--- START EXTRACTED DATA ---
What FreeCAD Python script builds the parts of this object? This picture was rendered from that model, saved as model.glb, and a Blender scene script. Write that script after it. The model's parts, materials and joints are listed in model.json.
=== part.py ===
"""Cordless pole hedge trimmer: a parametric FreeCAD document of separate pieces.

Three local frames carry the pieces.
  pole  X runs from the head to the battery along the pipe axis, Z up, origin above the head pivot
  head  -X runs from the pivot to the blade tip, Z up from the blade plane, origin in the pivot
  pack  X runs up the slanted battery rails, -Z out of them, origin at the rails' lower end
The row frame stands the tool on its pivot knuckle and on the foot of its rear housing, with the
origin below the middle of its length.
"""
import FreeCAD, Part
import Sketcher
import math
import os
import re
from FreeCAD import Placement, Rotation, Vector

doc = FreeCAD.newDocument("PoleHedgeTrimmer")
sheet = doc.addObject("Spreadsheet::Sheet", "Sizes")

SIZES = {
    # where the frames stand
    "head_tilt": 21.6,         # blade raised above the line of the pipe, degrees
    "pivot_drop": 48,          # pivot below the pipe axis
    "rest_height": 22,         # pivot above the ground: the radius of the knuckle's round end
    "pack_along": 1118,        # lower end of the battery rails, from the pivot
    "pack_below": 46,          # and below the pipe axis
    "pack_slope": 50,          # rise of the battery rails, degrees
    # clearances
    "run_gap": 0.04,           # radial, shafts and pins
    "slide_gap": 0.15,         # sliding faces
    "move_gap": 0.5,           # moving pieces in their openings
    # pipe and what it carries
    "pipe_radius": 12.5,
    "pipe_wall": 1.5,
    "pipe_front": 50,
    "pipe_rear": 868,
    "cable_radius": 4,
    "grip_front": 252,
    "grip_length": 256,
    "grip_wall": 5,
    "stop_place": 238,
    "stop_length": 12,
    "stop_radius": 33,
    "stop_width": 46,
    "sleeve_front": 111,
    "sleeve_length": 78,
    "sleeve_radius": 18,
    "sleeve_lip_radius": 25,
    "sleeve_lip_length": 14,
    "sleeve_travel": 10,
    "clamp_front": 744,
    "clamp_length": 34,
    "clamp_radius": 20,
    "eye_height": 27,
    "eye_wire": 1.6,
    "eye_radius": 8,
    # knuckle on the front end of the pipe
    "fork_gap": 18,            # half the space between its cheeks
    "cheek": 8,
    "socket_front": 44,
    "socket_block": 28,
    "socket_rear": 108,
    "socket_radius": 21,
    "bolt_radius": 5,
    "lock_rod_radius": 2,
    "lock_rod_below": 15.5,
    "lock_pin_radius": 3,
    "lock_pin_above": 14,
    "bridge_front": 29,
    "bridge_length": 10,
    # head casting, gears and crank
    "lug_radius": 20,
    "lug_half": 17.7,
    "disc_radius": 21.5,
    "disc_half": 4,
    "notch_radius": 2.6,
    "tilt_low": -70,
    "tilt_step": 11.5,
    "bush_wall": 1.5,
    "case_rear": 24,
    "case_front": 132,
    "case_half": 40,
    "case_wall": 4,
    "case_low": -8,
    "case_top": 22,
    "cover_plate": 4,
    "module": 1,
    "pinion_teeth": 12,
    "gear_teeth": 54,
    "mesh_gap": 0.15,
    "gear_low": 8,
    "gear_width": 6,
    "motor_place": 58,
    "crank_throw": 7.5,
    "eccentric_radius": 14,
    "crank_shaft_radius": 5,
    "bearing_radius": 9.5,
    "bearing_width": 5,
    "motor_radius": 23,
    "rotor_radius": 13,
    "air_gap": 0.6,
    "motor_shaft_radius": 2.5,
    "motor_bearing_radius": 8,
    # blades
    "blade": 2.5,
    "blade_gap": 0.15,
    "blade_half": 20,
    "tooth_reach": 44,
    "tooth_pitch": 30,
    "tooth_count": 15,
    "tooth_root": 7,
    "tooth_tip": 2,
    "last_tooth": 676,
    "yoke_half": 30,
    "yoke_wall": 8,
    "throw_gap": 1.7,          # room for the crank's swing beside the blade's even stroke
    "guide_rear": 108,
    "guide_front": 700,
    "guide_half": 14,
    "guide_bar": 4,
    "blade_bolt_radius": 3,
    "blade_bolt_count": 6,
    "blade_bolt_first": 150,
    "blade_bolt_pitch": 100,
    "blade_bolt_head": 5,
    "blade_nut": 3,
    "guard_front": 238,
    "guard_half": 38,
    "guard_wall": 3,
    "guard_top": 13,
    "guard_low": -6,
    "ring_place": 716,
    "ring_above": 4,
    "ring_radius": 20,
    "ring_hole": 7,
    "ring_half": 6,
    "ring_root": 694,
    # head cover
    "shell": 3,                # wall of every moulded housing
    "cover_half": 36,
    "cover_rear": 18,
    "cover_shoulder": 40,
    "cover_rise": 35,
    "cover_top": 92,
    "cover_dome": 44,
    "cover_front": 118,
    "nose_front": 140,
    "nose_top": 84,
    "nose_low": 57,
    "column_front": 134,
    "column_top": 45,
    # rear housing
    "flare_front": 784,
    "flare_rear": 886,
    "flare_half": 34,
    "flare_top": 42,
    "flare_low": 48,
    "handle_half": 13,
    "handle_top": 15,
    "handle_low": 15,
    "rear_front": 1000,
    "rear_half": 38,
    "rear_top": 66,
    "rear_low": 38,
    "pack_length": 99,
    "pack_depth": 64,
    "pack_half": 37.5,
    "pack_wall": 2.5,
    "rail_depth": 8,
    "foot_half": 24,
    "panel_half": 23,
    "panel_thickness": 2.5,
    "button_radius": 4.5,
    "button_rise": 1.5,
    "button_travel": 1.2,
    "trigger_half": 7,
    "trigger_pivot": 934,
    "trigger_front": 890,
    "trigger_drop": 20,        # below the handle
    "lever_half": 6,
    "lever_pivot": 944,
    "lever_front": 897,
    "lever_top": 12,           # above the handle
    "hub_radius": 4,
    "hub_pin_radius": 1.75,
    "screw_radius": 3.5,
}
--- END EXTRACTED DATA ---
--- START EXTRACTED DATA ---
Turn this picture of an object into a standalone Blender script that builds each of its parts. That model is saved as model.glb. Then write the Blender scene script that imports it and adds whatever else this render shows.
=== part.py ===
--- END EXTRACTED DATA ---
WHAT THIS TASK INVOLVES:
Output, from the data above, the lines from the line with "What FreeCAD Python" to the line with "of separate pieces." exactly as they stand, both ends included and nothing else.

ANSWER FOR THE TASK:
What FreeCAD Python script builds the parts of this object? This picture was rendered from that model, saved as model.glb, and a Blender scene script. Write that script after it. The model's parts, materials and joints are listed in model.json.
=== part.py ===
"""Cordless pole hedge trimmer: a parametric FreeCAD document of separate pieces.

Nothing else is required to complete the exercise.